Select every line holding the word "scene" and copy it.

START Data extract

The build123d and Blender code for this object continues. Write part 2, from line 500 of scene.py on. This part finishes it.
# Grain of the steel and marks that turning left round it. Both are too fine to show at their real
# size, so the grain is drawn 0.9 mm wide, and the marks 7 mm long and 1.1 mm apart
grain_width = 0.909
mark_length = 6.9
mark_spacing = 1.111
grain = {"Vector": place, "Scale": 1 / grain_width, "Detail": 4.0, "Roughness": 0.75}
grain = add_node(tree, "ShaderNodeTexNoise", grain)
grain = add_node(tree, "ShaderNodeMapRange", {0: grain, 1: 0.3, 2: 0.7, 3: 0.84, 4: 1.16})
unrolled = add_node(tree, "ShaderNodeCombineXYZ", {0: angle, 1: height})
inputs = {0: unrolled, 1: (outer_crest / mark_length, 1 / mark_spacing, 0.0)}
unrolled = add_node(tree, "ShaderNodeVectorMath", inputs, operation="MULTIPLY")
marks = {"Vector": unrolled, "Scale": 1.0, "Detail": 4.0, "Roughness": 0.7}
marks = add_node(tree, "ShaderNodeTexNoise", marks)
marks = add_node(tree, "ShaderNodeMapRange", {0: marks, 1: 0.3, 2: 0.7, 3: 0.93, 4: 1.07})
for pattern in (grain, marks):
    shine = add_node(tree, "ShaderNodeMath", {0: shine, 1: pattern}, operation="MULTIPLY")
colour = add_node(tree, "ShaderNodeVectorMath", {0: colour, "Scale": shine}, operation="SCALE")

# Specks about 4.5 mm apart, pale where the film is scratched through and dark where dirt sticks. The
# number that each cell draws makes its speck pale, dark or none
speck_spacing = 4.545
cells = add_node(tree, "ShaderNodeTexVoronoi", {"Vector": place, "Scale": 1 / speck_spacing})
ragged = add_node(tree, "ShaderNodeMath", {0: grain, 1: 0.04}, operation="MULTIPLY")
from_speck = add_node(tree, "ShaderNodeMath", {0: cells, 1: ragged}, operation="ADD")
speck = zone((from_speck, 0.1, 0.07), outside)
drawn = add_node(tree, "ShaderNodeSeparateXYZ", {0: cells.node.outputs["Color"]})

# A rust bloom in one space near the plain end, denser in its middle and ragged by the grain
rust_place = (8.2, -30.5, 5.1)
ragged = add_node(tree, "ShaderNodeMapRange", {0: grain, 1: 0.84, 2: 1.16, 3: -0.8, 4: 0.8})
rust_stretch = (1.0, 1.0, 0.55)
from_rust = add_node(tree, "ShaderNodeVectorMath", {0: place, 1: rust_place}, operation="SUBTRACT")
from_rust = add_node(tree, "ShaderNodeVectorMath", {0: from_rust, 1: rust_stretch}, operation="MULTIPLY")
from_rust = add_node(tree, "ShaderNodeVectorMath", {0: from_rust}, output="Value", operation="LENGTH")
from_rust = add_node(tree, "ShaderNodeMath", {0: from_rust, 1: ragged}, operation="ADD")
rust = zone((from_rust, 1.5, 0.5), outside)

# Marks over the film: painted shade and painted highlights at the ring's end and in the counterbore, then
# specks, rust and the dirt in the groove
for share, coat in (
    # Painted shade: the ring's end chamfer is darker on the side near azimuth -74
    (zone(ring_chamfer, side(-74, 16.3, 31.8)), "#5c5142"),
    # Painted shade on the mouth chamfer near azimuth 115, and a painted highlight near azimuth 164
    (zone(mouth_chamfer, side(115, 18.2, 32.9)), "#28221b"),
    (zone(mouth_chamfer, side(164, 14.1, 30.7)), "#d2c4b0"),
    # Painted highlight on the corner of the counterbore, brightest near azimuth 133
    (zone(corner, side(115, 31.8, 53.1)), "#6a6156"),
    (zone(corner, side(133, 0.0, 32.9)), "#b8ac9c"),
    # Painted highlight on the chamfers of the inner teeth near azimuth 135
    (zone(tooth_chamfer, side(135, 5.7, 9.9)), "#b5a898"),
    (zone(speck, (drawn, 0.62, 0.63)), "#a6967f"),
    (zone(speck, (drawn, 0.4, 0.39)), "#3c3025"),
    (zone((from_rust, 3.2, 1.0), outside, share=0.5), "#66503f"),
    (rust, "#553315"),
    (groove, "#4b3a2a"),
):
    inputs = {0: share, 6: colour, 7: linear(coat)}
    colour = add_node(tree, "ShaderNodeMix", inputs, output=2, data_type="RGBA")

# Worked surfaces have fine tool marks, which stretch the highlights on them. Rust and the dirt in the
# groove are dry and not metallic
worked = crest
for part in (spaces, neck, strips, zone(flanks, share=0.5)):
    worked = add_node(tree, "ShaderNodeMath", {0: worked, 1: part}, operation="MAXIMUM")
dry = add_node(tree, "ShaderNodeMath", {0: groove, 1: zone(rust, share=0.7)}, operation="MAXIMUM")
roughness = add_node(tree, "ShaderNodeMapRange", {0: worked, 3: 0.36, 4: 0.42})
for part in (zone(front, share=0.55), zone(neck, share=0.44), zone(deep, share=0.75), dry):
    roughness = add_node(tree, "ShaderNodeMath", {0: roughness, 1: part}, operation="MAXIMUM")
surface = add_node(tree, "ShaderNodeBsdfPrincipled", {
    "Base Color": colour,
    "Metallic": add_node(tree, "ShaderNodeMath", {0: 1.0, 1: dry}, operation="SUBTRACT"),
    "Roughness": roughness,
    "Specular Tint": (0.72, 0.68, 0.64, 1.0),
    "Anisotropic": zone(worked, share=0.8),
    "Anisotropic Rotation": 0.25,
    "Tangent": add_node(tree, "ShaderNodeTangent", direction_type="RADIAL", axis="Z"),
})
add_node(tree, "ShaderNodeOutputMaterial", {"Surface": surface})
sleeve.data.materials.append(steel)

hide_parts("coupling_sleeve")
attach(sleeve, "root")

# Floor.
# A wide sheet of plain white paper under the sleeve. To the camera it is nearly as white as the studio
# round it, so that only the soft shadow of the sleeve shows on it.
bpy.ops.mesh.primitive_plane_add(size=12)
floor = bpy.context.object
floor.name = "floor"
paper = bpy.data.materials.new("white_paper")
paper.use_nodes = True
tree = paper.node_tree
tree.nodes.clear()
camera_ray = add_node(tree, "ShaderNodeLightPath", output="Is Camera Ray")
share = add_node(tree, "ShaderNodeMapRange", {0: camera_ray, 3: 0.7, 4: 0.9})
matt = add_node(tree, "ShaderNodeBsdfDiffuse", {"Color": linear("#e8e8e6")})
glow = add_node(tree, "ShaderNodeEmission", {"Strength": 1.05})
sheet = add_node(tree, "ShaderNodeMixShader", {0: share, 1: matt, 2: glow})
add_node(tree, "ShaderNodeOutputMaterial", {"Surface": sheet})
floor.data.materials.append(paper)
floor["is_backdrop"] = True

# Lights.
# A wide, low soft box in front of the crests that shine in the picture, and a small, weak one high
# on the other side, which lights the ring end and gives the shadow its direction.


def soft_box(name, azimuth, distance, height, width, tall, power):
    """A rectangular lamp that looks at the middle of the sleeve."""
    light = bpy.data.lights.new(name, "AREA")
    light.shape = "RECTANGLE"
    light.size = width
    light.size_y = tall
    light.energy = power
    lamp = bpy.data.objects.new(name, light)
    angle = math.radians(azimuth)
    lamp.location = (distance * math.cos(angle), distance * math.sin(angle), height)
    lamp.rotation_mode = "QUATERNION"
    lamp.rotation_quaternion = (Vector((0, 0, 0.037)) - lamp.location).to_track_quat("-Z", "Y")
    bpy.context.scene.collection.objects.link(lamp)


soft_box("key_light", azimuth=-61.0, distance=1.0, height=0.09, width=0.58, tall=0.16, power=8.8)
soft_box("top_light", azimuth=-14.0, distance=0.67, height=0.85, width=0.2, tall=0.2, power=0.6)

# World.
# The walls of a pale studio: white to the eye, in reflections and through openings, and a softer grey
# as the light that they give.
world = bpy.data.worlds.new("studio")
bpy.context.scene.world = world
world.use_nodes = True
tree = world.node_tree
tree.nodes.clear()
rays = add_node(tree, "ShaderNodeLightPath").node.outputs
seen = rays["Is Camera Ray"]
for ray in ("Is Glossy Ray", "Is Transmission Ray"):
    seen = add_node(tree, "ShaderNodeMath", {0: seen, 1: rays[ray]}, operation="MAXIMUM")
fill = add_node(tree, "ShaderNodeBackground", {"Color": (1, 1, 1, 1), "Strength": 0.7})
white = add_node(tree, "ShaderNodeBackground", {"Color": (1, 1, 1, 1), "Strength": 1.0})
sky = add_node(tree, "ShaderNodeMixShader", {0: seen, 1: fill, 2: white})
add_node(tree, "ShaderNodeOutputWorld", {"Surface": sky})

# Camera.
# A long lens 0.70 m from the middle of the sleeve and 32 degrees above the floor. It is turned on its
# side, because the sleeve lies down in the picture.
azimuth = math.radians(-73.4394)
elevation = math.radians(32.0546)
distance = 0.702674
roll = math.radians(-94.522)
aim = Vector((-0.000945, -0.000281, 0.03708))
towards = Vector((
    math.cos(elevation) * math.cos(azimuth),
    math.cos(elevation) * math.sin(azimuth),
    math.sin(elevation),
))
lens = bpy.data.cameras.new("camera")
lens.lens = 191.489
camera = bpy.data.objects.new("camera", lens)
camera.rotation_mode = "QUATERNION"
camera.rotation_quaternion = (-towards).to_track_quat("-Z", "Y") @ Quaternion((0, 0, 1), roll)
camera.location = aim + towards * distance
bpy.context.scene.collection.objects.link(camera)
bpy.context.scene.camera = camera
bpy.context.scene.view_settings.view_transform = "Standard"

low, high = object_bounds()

END Data extract

Correct result:
The build123d and Blender code for this object continues. Write part 2, from line 500 of scene.py on. This part finishes it.
    bpy.context.scene.collection.objects.link(lamp)
bpy.context.scene.world = world
bpy.context.scene.collection.objects.link(camera)
bpy.context.scene.camera = camera
bpy.context.scene.view_settings.view_transform = "Standard"